Receiver front-ends for a wide family of both terrestrial and satellite communication/sensing systems take advantage of the ever-increasing performance of A/D converters and related circuits. The recent improvements in terms of real-time sampling frequency, vertical resolution, linearity and reliability allow for the design and implementation of broad-band A/D conversion channels directly at RF, with a significant reduction of the frequency down-conversion analogue circuits between the antenna system and the section at which the signals are converted to digital. In this talk the following topics will be addressed:

-Basics of analogue-to-digital conversion techniques. Architectures for fast A/D Converters (ADCs) oriented to the sampling and quantization of RF signals.

-Experimental characterization procedures and performance evaluation of A/D conversion channels.

-Non-linear dynamic modelling and algorithmic compensation of the non-idealities within RF A/D conversion channels using a modified Volterra-based approach.

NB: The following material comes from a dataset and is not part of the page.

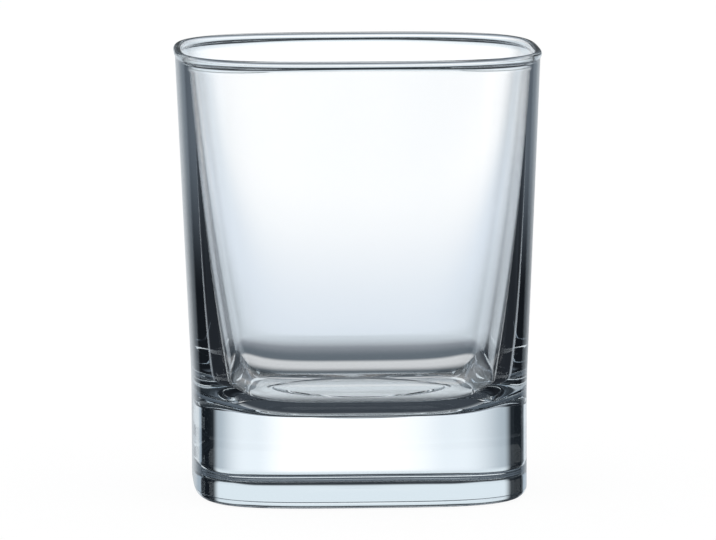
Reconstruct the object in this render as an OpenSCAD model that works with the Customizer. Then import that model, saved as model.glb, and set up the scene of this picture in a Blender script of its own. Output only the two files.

Rudi Paolo Paganelli, Istituto di Elettronica e di Ingegneria dell'Informazione e delle Telecomunicazioni-CNR

Microwave power amplifiers for satellite remote sensing and communication

Design issues of high-efficiency power amplifiers formicrowave transmitters in satellite payloads are dealt with by examining the most important figures of merit in relation to some typical transistor operating classes (A, AB, B, etc..). After considering a nearly ideal active device in the assessment of general criteria for load-line and operating condition optimization, also non-ideal effects in power electron devices will be considered. Possibility of achieving higher levels of efficiency by adopting a near-switch-mode transistor operation even at microwave frequencies will be also examined. Power dissipation, maximum channel temperature for reliable operation and thermal stability problems will also be discussed. Two practical examples of HPA design will be illustrated for two different technologies (pHEMT, HBT) and classes of operation (AB, E).

Finally, examples of power amplifier architectures optimizing efficiency or linearity in applications with advanced modulation schemes are briefly illustrated.